(New York) Si l’Amérique en a fait un de ses mythes, Bruce Springsteen chante pourtant régulièrement ses doutes sur le rêve américain.

Avec son long métrage Western Stars — son premier — sur les écrans vendredi aux États-Unis, le fils prodigue du New Jersey plonge le spectateur dans ses interrogations existentielles qui l’accompagnent depuis des décennies : le conflit entre liberté temporaire et vie commune.

Le film-concert, contemplatif, montre des paysages à perte de vue en Californie où se mélangent des chevaux sauvages et une voiture avec le Boss au volant qui sillonne un chemin de terre au lever du soleil, le tout ponctué d’images d’archives familiales.

Un moyen efficace pour le septuagénaire de pallier l’absence d’une tournée qui accompagne généralement la sortie d’un album.

L’artiste joue les 13 pistes de son dernier opus, Western Stars, dans son film éponyme, en compagnie de plusieurs musiciens, dont sa femme Patti Scialfa, mais aussi d’un orchestre composé de trente musiciens.

La performance, en direct, a été filmée dans une grange de sa propriété dans l’État du New Jersey. Cette prouesse musicale n’empêche pas le célèbre rockeur de souffler au spectateur ses angoisses, près d’un demi-siècle après ses premières scènes.

« Il est facile de se perdre — ou de ne jamais se trouver », lâche, en voix hors champ, le guitariste. « Plus vous vieillissez, plus s’alourdissent les bagages du passé. »

Rappelant les « parties destructives » de sa personnalité, Bruce Springsteen confie que dans sa jeunesse, « si je vous aimais, j’aurais essayé de vous blesser. »

« Vous courez jusqu’à laisser derrière vous tout ce que vous avez aimé et tout ce qui vous aime », dit-il.

« Écrire sur l’égarement »

Bien que sa célébrité soit intrinsèquement liée à ses talents de musicien, l’auteur Bruce Springsteen a souvent imprégné ses textes d’une empreinte cinématographique.

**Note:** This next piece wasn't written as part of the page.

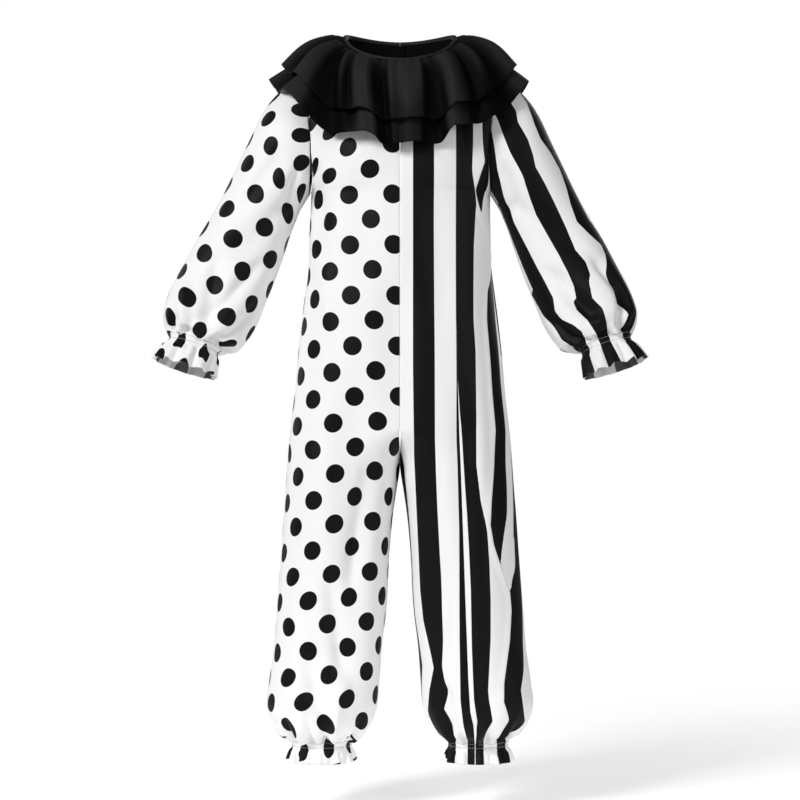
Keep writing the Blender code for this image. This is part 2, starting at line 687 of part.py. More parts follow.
def wrist_wave(angle, step):
    """How far a sleeve stands out in the gathers round the wrist elastic."""
    wave = math.cos(math.radians(WRIST_WAVES * angle))
    if step > WRIST_ELASTIC + 1:
        grow = (step - WRIST_ELASTIC - 1) / (len(SLEEVE) - 2 - WRIST_ELASTIC)
        return wave * (ELASTIC_WAVE + (FRILL_WAVE - ELASTIC_WAVE) * grow)
    if step >= WRIST_ELASTIC:
        return wave * ELASTIC_WAVE
    return wave * GATHER_WAVE * math.exp(-(WRIST_ELASTIC - step) / WRIST_FADE_ROWS)


def build_sleeve(side, finish):
    """One sleeve: a tube from the armhole to the wrist frill."""
    coarse = 2 * YOKE_ROWS
    steps = SLEEVE_CUTS + WRIST_CUTS
    rows, angles = [], []
    for step in steps:
        count = coarse if step in SLEEVE_CUTS else coarse * WRIST_SPLIT
        line = [360 * column / count for column in range(count)]
        rows.append([sleeve_point(step, angle) for angle in line])
        angles.append(line)
    normals = [[-normal for normal in line] for line in grid_normals(rows, True)]
    for column, normal in enumerate(normals[0]):
        normal[0] = min(normal[0], 0.0)
        if column != YOKE_ROWS:
            normals[0][column] = unit(normal)
    normals[0][YOKE_ROWS] = unit(np.array((-1.0, 0.0, -1.0)))
    outside, inside = [], []
    for step, row, line, angle_line in zip(steps, rows, normals, angles):
        outer_row, inner_row = [], []
        for point, normal, angle in zip(row, line, angle_line):
            moved = sleeve_fold(side, angle, step) + wrist_wave(angle, step)
            outer_row.append(point + normal * moved)
            inner_row.append(point + normal * (moved - CLOTH))
        outside.append(outer_row)
        inside.append(inner_row)
    for grid in (outside, inside):
        for point in grid[0]:
            point[0] += SEAM_GAP / 2
    flip = np.array((-1 if side == "right" else 1, 1, 1))
    outside = [[point * flip for point in row] for row in outside]
    inside = [[point * flip for point in row] for row in inside]
    add_wall("sleeve_" + side, outside, inside, True, finish)


# ---------------------------------------------------------------- collar

def hem_curve(table, name):
    """A smooth function of the angle for one column of a hem's table, the same on both sides."""
    mirror = -1 if name == "side" else 1
    rows = [(-row.angle, mirror * getattr(row, name)) for row in table[:0:-1]]
    rows += [(row.angle, getattr(row, name)) for row in table]
    return smooth_curve(*zip(*rows))


HEM_WAVE = smooth_curve([wave.angle for wave in HEM_WAVES],
                        [wave.height for wave in HEM_WAVES])
HEM_ANGLE = smooth_curve([bend.neck for bend in BENDS], [bend.hem for bend in BENDS])


def flute_height(angle, reach):
    """Height of the flutes, which swell up below the neck and open out above the hem."""
    count = max(index for index, bend in enumerate(BENDS[:-1]) if bend.neck <= angle)
    before, after = BENDS[count], BENDS[count + 1]
    part = ease((angle - before.neck) / (after.neck - before.neck))
    height = before.height + (after.height - before.height) * part
    fade_start, fade_end = FLUTE_FADE
    kept = 1 - (1 - FLUTE_KEPT) * ease((reach - fade_start) / (fade_end - fade_start))
    return height * ease(reach / FLUTE_START) * reach ** FLUTE_GROWTH * kept


def neck_gathers(angle, reach):
    """The puff below the neck and its gathers, of uneven height, which run out into the flutes."""
    turn = math.radians(angle)
    puff = NECK_PUFF * ease(reach / NECK_PUFF_REACH) * (1 - reach) ** 2
    puff *= 1 - (1 - PUFF_SIDES) * abs(math.sin(turn))
    uneven = 0.8 + 0.3 * math.sin(3 * turn + 1) + 0.2 * math.sin(11 * turn)
    short = math.cos(NECK_GATHERS * turn) * ease(reach / NECK_GATHER_START) * (1 - reach) ** 3
    return puff + NECK_GATHER_WAVE * uneven * short


def ruffle_angles():
    """Neck angles of a ruffle's columns, the same number from each bend to the next."""
    end = 180 - BACK_OPENING
    angles = [before.neck + (after.neck - before.neck) * step / BEND_COLUMNS
              for before, after in zip(BENDS[:-1], BENDS[1:]) for step in range(BEND_COLUMNS)]
    return [-end] + [angle for angle in angles if abs(angle) < end] + [end]


def ruffle_point(curves, offset, angle, drop):
    """A point in the middle of a ruffle's wall before its waves; drop 1 is the hem."""
    neck = neck_point(angle)
    start = neck + neck_directions(angle)[1] * offset
    size = {name: curve(angle) for name, curve in curves.items()}
    hem = np.array((size["side"], -size["forward"], size["height"]))
    level = unit(neck * np.array((1, 1, 0)))
    lift = unit(level * BULGE_OUT + np.array((0, 0, BULGE_UP)))
    bulge = size["bulge"] * math.sin(math.pi * drop ** BULGE_EARLY)
    return start * (1 - drop) + hem * drop + lift * bulge


def build_ruffle(name, table, offset, length):
    """One tier of the collar, open at the centre back; length 1 is the longer tier's.

    Both tiers take their waves from the longer one's reach, so that they nest.
    """
    curves = {column: hem_curve(table, column) for column in ("side", "forward", "height", "bulge")}
    angles = ruffle_angles()
    drops = [row / RUFFLE_ROWS for row in range(RUFFLE_ROWS + 1)]
    moved = [[angle + (HEM_ANGLE(angle) - angle) * drop * length for angle in angles]
             for drop in drops]
    rows = [[ruffle_point(curves, offset, angle, drop) for angle in row]
            for drop, row in zip(drops, moved)]
    normals = grid_normals(rows, False)
    outside, inside = [], []
    for drop, row, line, moved_row in zip(drops, rows, normals, moved):
        outer_row, inner_row = [], []
        for angle, moved_angle, point, normal in zip(angles, moved_row, row, line):
            blend = ease(drop / NECK_BLEND)
            out = unit(neck_directions(moved_angle)[1] * (1 - blend) + normal * blend)
            reach = drop * length
            broad = HEM_WAVE(moved_angle) * ease(reach)
            wave = (FLUTE_WAVE * flute_height(angle, reach) + HEM_WAVE_OUT * broad
                    + neck_gathers(angle, reach))
            hung = point + np.array((0, 0, HEM_WAVE_RISE * broad))
            outer_row.append(hung + out * (wave + RUFFLE_CLOTH / 2))
            inner_row.append(hung + out * (wave - RUFFLE_CLOTH / 2))
        outside.append(outer_row)
        inside.append(inner_row)
    add_wall(name, outside, inside, False, RUFFLE_BLACK)


def ring_angles():
    """Angles round the neck from one side of the centre back to the other."""
    first = -180 + BAND_OPENING
    sweep = 360 - 2 * BAND_OPENING
    return [first + sweep * column / RING_COLUMNS for column in range(RING_COLUMNS + 1)]


def build_binding():
    """The rolled band that closes the raw edges of the panels, ruffles and facing."""
    rows = []
    for angle in ring_angles():
        down_cloth, facing_out = neck_directions(angle)
        middle = (neck_point(angle) + facing_out * BINDING_OUT
                  - down_cloth * (SEAM_GAP + BINDING_HALF_HEIGHT))
        row = []
        for side in range(BINDING_SIDES):
            turn = 2 * math.pi * (side + 0.5) / BINDING_SIDES
            row.append(middle
                       + facing_out * BINDING_HALF_WIDTH * rounded(math.cos(turn), BINDING_SQUARE)
                       - down_cloth * BINDING_HALF_HEIGHT * rounded(math.sin(turn), BINDING_SQUARE))
        rows.append(row)
    bm = bmesh.new()
    rings = [[bm.verts.new(point) for point in row] for row in rows]
    for first, second in zip(rings, rings[1:]):
        stitch(bm, first, second, True)
    bm.faces.new(rings[0])
    bm.faces.new(rings[-1])
    add_piece("neck_binding", bm, BINDING_BLACK)


def build_facing():
    """The short black band that hangs inside the neck."""
    outside, inside = [], []
    for row in range(FACING_ROWS + 1):
        fall = np.array((0, 0, -FACING_DEPTH * row / FACING_ROWS))
        outer_row, inner_row = [], []
        for angle in ring_angles():
            facing_out = neck_directions(angle)[1]
            level = unit(facing_out * np.array((1, 1, 0)))
            outer = neck_point(angle) - facing_out * (CLOTH + FACING_GAP)
            thickness = facing_out if row == 0 else level
            outer_row.append(outer + fall)
            inner_row.append(outer + fall - thickness * FACING_CLOTH)
        outside.append(outer_row)
        inside.append(inner_row)
    add_wall("neck_facing", outside, inside, False, RUFFLE_BLACK)


# ---------------------------------------------------------------- assembly

def main():
    """Clear the scene and build every piece of the costume."""
    for leftover in list(bpy.data.objects):
        bpy.data.objects.remove(leftover, do_unlink=True)
    build_panel("front_right", DOTTED_CLOTH)
    build_panel("front_left", STRIPED_CLOTH)
    build_panel("back_right", DOTTED_CLOTH)
    build_panel("back_left", STRIPED_CLOTH)
    build_sleeve("right", DOTTED_CLOTH)
    build_sleeve("left", STRIPED_CLOTH)
    build_ruffle("collar_lower", LOWER_HEM, LOWER_NECK_OFFSET, 1.0)
    build_ruffle("collar_upper", UPPER_HEM, UPPER_NECK_OFFSET, UPPER_LENGTH)
    build_binding()
    build_facing()


main()
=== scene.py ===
# Child's clown costume: a jumpsuit, dotted on the wearer's right and striped on the left,
# with a black two-tier ruffle collar.  Metres, front towards -Y, wearer's left towards +X.
import math
from collections import namedtuple

import bpy
import numpy as np
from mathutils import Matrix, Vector


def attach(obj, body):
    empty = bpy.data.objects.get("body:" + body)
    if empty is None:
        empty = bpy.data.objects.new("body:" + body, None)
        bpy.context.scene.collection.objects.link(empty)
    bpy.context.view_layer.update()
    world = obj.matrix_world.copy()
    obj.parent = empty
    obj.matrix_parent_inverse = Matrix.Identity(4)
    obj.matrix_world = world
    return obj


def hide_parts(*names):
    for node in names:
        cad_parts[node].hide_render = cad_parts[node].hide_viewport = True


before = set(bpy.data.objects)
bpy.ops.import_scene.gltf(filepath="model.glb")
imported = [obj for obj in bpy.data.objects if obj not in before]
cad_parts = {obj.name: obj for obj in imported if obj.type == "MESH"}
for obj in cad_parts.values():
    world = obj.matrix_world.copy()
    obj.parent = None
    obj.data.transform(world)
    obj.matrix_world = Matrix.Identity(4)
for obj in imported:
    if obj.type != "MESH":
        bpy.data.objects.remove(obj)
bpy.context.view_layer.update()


# ================================================================ studio
# A pale floor a foot's height below the ankle hems, soft lamps at both sides and behind, and
# a camera level with the middle of the costume, straight in front of it.

FLOOR_HEIGHT = -0.985
FLOOR_RADIUS = 1.7
FLOOR_CLEAR = 0.3            # the floor fades into the background from this radius outwards
FLOOR_GONE = 0.96            # and is gone at this share of its radius
FLOOR_GLOW = 0.38            # it shines a little by itself, so that shadows on it stay pale
PAPER_WHITE = (0.93, 0.93, 0.93, 1.0)
LIGHT_WHITE = (1.0, 1.0, 1.0, 1.0)
EVEN_LIGHT = 0.16            # strength of the even light on the costume
LAMP_AIM = (0, 0, -0.45)
CAMERA_DISTANCE = 3.0
CAMERA_HEIGHT = -0.455
PICTURE_WIDTH = 1.040        # width of the picture where the costume stands
SENSOR = 36.0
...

C’est en 1975 avec Born to Run que « The Boss » se révèle à l’international sur un album où il balade son auditoire dans l’Amérique des villes austères emplies d’une jeunesse désireuse d’aventures.

Son 19e album, Western Stars, road-trip californien nostalgique, s’éloigne de ses registres classiques ayant fait de lui un héros de la classe ouvrière américaine.

Il considère le film — qu’il a coréalisé avec Thom Zimny — comme la dernière partie d’une trilogie qui compte ses mémoires publiées en 2016 et son spectacle intimiste acclamé à Broadway peu après.

La rock star, qui est ouvert sur ses batailles contre la dépression, a confié publiquement avoir suivi une thérapie pendant des décennies.

« Je sais bien écrire sur le fait d’être perdu », lance-t-il.

Patti Scialfa, sa femme depuis près de 30 ans et membre de son fameux E Street Band, est à la guitare et à la voix dans le film, mais on la retrouve aussi sur des images d’archives du couple lors de leur lune de miel.

Et Bruce Springsteen, 70 ans, de se faire philosophe dans l’émission du célèbre animateur Jimmy Kimmel sur la chaîne ABC cette semaine.

« Quand on est jeune, il ne s’agit que de savoir où je veux aller, faire ce que j’ai envie de faire, être celui que j’ai envie d’être et ça va, car on a la vingtaine ».

« Mais à un moment pendant la trentaine, ça commence à vous rattraper et votre définition de la liberté doit s’étendre pour inclure la famille, la vie civile, vous savez, la communauté avec laquelle vous êtes impliqué. »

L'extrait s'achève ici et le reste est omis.